— START Supplied information —
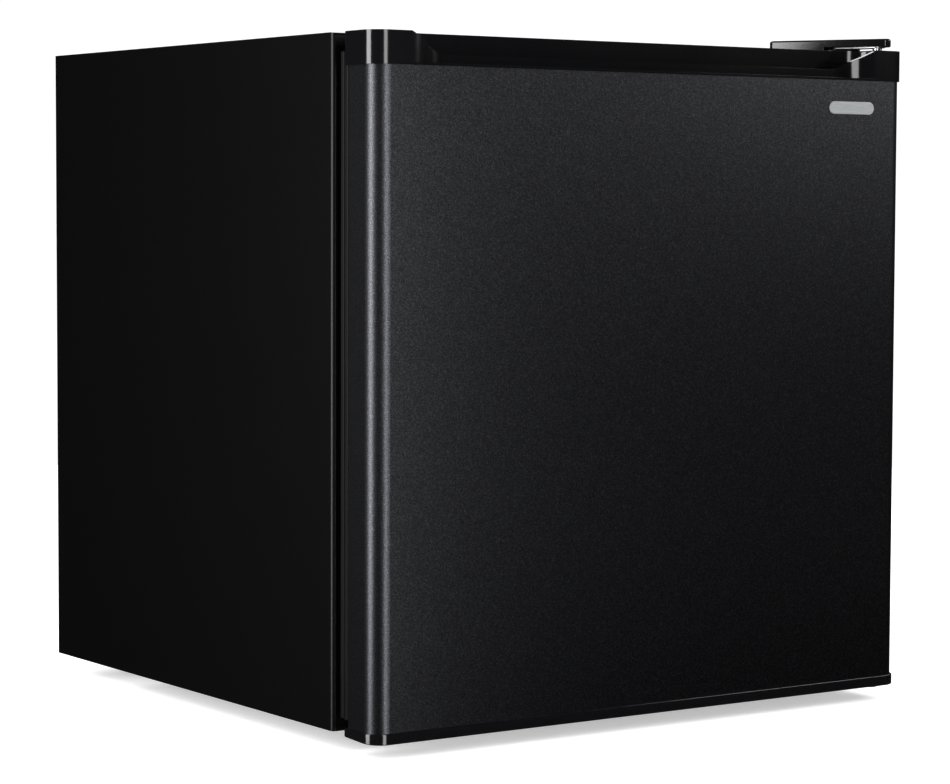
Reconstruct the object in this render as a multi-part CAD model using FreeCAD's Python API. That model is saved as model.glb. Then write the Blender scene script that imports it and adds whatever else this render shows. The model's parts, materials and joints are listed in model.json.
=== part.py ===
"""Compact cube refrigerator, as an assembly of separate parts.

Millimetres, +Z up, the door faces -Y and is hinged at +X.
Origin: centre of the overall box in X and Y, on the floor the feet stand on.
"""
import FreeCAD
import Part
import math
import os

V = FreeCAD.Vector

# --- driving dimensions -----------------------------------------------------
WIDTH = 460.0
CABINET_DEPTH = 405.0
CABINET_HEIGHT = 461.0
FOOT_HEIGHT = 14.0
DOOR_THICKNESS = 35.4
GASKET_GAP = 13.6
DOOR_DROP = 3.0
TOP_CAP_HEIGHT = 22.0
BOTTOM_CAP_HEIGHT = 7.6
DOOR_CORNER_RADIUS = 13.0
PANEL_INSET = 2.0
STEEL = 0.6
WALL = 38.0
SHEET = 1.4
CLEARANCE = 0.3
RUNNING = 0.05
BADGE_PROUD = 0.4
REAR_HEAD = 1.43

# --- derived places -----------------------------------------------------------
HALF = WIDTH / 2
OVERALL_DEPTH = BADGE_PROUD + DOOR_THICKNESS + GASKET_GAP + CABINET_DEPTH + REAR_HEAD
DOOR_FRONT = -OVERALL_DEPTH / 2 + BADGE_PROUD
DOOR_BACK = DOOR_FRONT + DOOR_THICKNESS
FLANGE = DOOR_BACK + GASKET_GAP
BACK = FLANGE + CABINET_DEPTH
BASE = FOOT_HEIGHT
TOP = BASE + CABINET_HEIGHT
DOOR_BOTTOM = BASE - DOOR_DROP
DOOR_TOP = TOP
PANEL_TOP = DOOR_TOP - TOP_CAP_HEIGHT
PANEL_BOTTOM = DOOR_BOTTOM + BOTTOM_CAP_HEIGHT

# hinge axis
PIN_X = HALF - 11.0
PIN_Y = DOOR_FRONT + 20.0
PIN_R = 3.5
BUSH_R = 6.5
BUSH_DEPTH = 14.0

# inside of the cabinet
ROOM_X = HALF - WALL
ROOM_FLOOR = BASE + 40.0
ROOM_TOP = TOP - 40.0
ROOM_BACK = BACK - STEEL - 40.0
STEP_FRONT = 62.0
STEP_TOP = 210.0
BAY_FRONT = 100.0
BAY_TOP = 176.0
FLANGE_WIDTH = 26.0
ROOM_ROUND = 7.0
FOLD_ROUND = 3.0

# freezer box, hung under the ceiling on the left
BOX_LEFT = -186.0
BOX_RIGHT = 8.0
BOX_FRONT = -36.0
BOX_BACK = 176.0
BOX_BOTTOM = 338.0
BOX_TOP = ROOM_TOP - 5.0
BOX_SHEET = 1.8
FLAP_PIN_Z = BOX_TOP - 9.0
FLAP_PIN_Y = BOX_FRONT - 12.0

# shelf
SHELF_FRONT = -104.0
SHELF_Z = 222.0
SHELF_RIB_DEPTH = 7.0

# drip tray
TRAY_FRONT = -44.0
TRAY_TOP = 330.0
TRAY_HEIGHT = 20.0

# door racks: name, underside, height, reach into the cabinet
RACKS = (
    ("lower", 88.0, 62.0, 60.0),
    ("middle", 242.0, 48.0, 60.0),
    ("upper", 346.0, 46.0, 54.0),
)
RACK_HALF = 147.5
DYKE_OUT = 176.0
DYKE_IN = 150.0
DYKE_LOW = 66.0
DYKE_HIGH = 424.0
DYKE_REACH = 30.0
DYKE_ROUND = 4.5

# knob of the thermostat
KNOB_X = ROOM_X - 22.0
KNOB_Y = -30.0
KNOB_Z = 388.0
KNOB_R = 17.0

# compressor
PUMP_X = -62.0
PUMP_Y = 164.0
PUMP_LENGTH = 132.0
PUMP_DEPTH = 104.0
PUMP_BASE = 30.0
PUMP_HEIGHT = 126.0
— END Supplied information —
Return only the lines from the beginning of the material up to and including the line with "SHELF_RIB_DEPTH = 7.0", exactly as written.

■ **Output**:
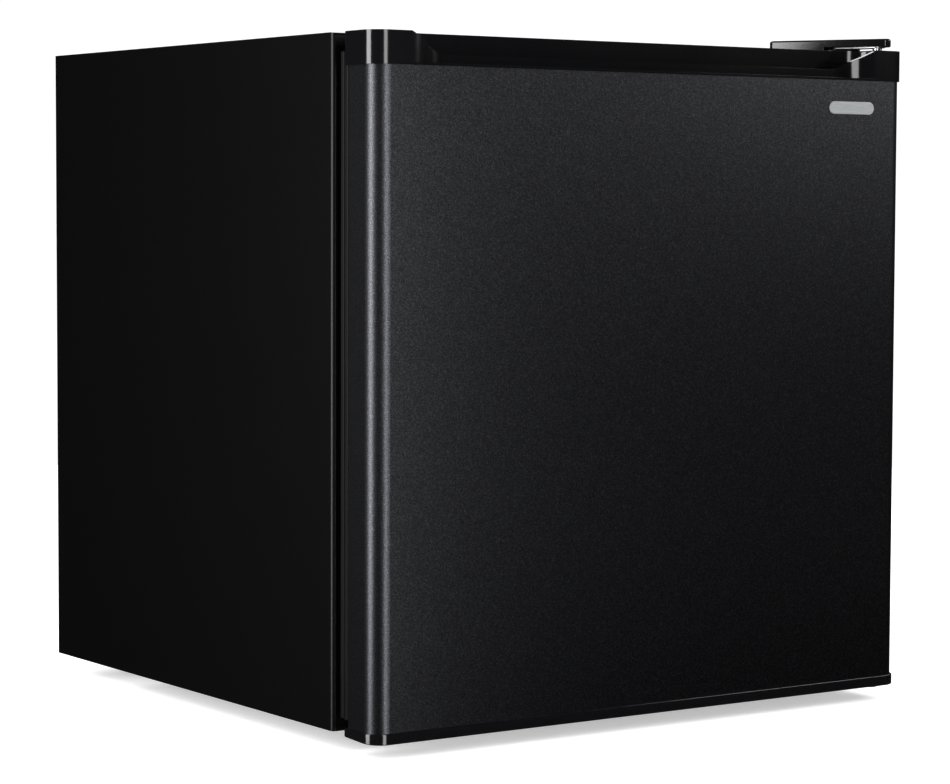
Reconstruct the object in this render as a multi-part CAD model using FreeCAD's Python API. That model is saved as model.glb. Then write the Blender scene script that imports it and adds whatever else this render shows. The model's parts, materials and joints are listed in model.json.
=== part.py ===
"""Compact cube refrigerator, as an assembly of separate parts.

Millimetres, +Z up, the door faces -Y and is hinged at +X.
Origin: centre of the overall box in X and Y, on the floor the feet stand on.
"""
import FreeCAD
import Part
import math
import os

V = FreeCAD.Vector

# --- driving dimensions -----------------------------------------------------
WIDTH = 460.0
CABINET_DEPTH = 405.0
CABINET_HEIGHT = 461.0
FOOT_HEIGHT = 14.0
DOOR_THICKNESS = 35.4
GASKET_GAP = 13.6
DOOR_DROP = 3.0
TOP_CAP_HEIGHT = 22.0
BOTTOM_CAP_HEIGHT = 7.6
DOOR_CORNER_RADIUS = 13.0
PANEL_INSET = 2.0
STEEL = 0.6
WALL = 38.0
SHEET = 1.4
CLEARANCE = 0.3
RUNNING = 0.05
BADGE_PROUD = 0.4
REAR_HEAD = 1.43

# --- derived places -----------------------------------------------------------
HALF = WIDTH / 2
OVERALL_DEPTH = BADGE_PROUD + DOOR_THICKNESS + GASKET_GAP + CABINET_DEPTH + REAR_HEAD
DOOR_FRONT = -OVERALL_DEPTH / 2 + BADGE_PROUD
DOOR_BACK = DOOR_FRONT + DOOR_THICKNESS
FLANGE = DOOR_BACK + GASKET_GAP
BACK = FLANGE + CABINET_DEPTH
BASE = FOOT_HEIGHT
TOP = BASE + CABINET_HEIGHT
DOOR_BOTTOM = BASE - DOOR_DROP
DOOR_TOP = TOP
PANEL_TOP = DOOR_TOP - TOP_CAP_HEIGHT
PANEL_BOTTOM = DOOR_BOTTOM + BOTTOM_CAP_HEIGHT

# hinge axis
PIN_X = HALF - 11.0
PIN_Y = DOOR_FRONT + 20.0
PIN_R = 3.5
BUSH_R = 6.5
BUSH_DEPTH = 14.0

# inside of the cabinet
ROOM_X = HALF - WALL
ROOM_FLOOR = BASE + 40.0
ROOM_TOP = TOP - 40.0
ROOM_BACK = BACK - STEEL - 40.0
STEP_FRONT = 62.0
STEP_TOP = 210.0
BAY_FRONT = 100.0
BAY_TOP = 176.0
FLANGE_WIDTH = 26.0
ROOM_ROUND = 7.0
FOLD_ROUND = 3.0

# freezer box, hung under the ceiling on the left
BOX_LEFT = -186.0
BOX_RIGHT = 8.0
BOX_FRONT = -36.0
BOX_BACK = 176.0
BOX_BOTTOM = 338.0
BOX_TOP = ROOM_TOP - 5.0
BOX_SHEET = 1.8
FLAP_PIN_Z = BOX_TOP - 9.0
FLAP_PIN_Y = BOX_FRONT - 12.0

# shelf
SHELF_FRONT = -104.0
SHELF_Z = 222.0
SHELF_RIB_DEPTH = 7.0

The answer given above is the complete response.